Quando um juiz define uma pena para um crime, está compensando o crime com outro ato e agindo para restabelecer o equilíbiro quebrado pelo criminoso.

“O processo judicial, em sua forma e linguagem, é um meio de reviver mitos fundamentais da nossa sociedade”, diz Prince.

No caso da Lava Jato, ele afirma que o mito em questão é o de que “os maus devem ser punidos”.

Segundo o jurista, no imaginário de muitos brasileiros, os procuradores da operação e o juiz Sérgio Moro são vistos como figuras míticas que “vão salvar o país de todo o mal”.

Ele alerta para o risco, porém, de que os holofotes façam o juiz abandonar o papel sagrado de mediador, convertendo-se em outro arquétipo mitológico: “o inquisidor, o herói paladino da justiça”.

“Isso, sem dúvida, é ruim para a legitimidade do Judiciário – além de ilegal.”

Falsa religião

Para Ari Solon, professor da USP, a Lei das Doze Tábuas – legislação na origem do Direito romano – é a base dos processos da Lava Jato.

O documento, que codificou delitos e definiu penas para malfeitos, marcou o início de uma era na qual governos passaram a aprovar leis aplicáveis a todos os cidadãos.

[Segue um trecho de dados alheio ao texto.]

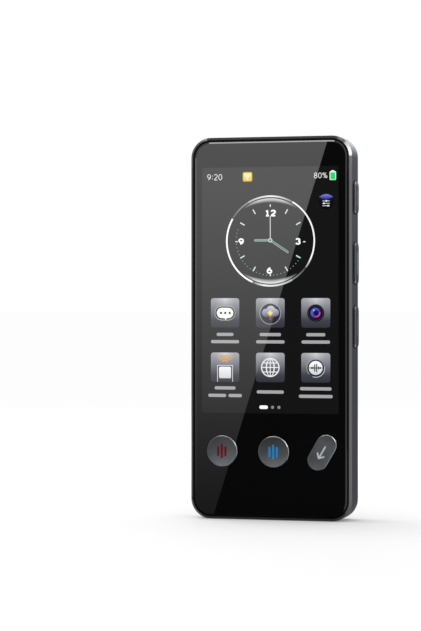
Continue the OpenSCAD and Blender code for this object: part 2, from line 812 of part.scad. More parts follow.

Solon diz que, ao sistematizar mitos e valores arraigados na população, o Direito romano surgiu como uma “força ética”.

Para ele, o elo entre Direito e ética se fragilizou desde então. “O Direito foi se afastando de sua essência e virando algo só formal: uma falsa religião.”

Solon diz que, para resgatar os valores originais greco-romanos, pode ser útil estudar como se organizam povos que não foram engolidos pelo Direito ocidental, como indígenas brasileiros.

Esses grupos, segundo o professor, podem nos mostrar outras formas de conciliar mitos e regras de convívio – ainda que, para alguns, eles ainda vivam na “Idade da Pedra”.

Solon então lembra o elo entre o Direito e as pedras que simbolizavam Têmis, a deusa grega da justiça. As pedras, conta ele, também abundavam no Monte Sinai, onde foi revelada a Moisés a Torá, o livro sagrado do Judaísmo.

“Não é chocante que todos adorem a pedra”, diz o professor.

“Há paradigmas comuns a todas as civilizações. A religião tem que vir da concretude.”